ケルン大聖堂、DOME。これぞゴシック建築という迫力。
天を目指してこれを創りあげる時代精神は、今からはとても想像できないことを実感する。構造物の実体を伴った物質感が、人々を惹きつけ魅了するという原点をここにみた気がする。使い方や機能というかたちにならない部分も大切だが、やはりこの空間を包み込む独特の空気感は、建築、構造物しか持ち得ない最大の特徴のひとつだろう。
ケルンの旅は、このほかに聖堂内のリヒターのステンドグラス、ズントーの小さな教会と美術館を訪ねた。
聖堂とは違った意味で建築、構造物の力を感じた非常によい建築だと思う。
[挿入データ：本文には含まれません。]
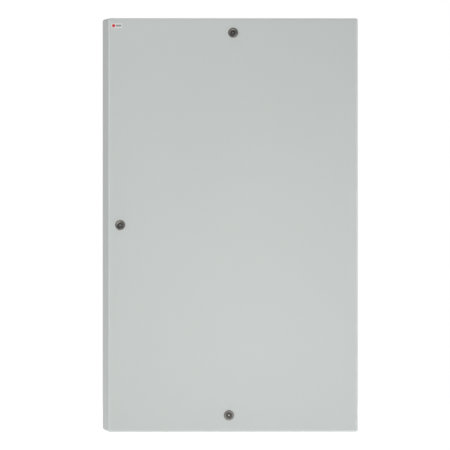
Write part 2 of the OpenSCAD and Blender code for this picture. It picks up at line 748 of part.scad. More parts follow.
// The toggles of a breaker, tied together; they stand up while the breaker is on.
module toggle(x, poles) translate([0, toggle_y, rail_z(1)]) {
    for (i = [0:poles - 1]) {
        translate([x + (i + 0.5) * pole_w - toggle_w / 2, 0, 0]) {
            rotate([0, 90, 0]) cylinder(r = toggle_r, h = toggle_w);
            rotate([-toggle_lean, 0, 0]) translate([0, -17, -2.2]) cube([toggle_w, 17, 4.4]);
        }
    }
    if (poles > 1) rotate([-toggle_lean, 0, 0])
        translate([x + pole_w / 2, -17, -2.2]) cube([(poles - 1) * pole_w, 5, 4.4]);
}

module mains_breaker() color("#e4e6e4") breaker(mains_x, 2);
module battery_breaker() color("#e4e6e4") breaker(battery_breaker_x, 1);
module mains_toggle() color("#2a2c2e") toggle(mains_x, 2);
module battery_toggle() color("#2a2c2e") toggle(battery_breaker_x, 1);

vent_count = 12;
terminal_strip_h = 16;

module power_supply_case() color("#aeb2b4") difference() {
    rail_device(psu_x, rail_z(1), psu_w, psu_h, psu_d - terminal_strip_h,
        psu_h - 2 * terminal_strip_h, psu_d);
    for (i = [0:vent_count - 1])
        translate([psu_x + 18 + i * (psu_w - 40) / (vent_count - 1), plate_y - psu_d - 1, rail_z(1) - 22])
            cube([3, 3, 44]);
}

module power_supply_terminals() color("#3a3d3f") for (s = [-1, 1]) difference() {
    block(psu_x + psu_w / 2, rail_z(1) + s * (psu_h / 2 - terminal_strip_h / 2 + 0.5), psu_w - 24,
        terminal_strip_h - 1.4, plate_y - psu_d + terminal_strip_h, plate_y - psu_d + 3);
    for (i = [0:8]) forward(psu_x + psu_w / 2 + (i - 4) * (psu_w - 38) / 8, plate_y - psu_d + 6,
        rail_z(1) + s * (psu_h / 2 - terminal_strip_h / 2 + 0.5), 2.6, 6);
}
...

この辺りは後日として、最後にリヒターのステンドグラスについて。現代作家としてこういった形で歴史的な教会に作品を残すのは、おそらく初めての機会ではないだろうか。ゴシックの歴史の中で違和感なく、しかし現代性を失わずにある。おそらくアートとして気がつかない人もいると思う。でも明らかに他の時代のステンドグラスとは異なる香りがする。
これをみたときにアートとかデザインとかそういったことはどうでもよく感じた。歴史の中の一部として、しかし現代のものとして、時間をつないでいく在り方が心地よかったのだと思う。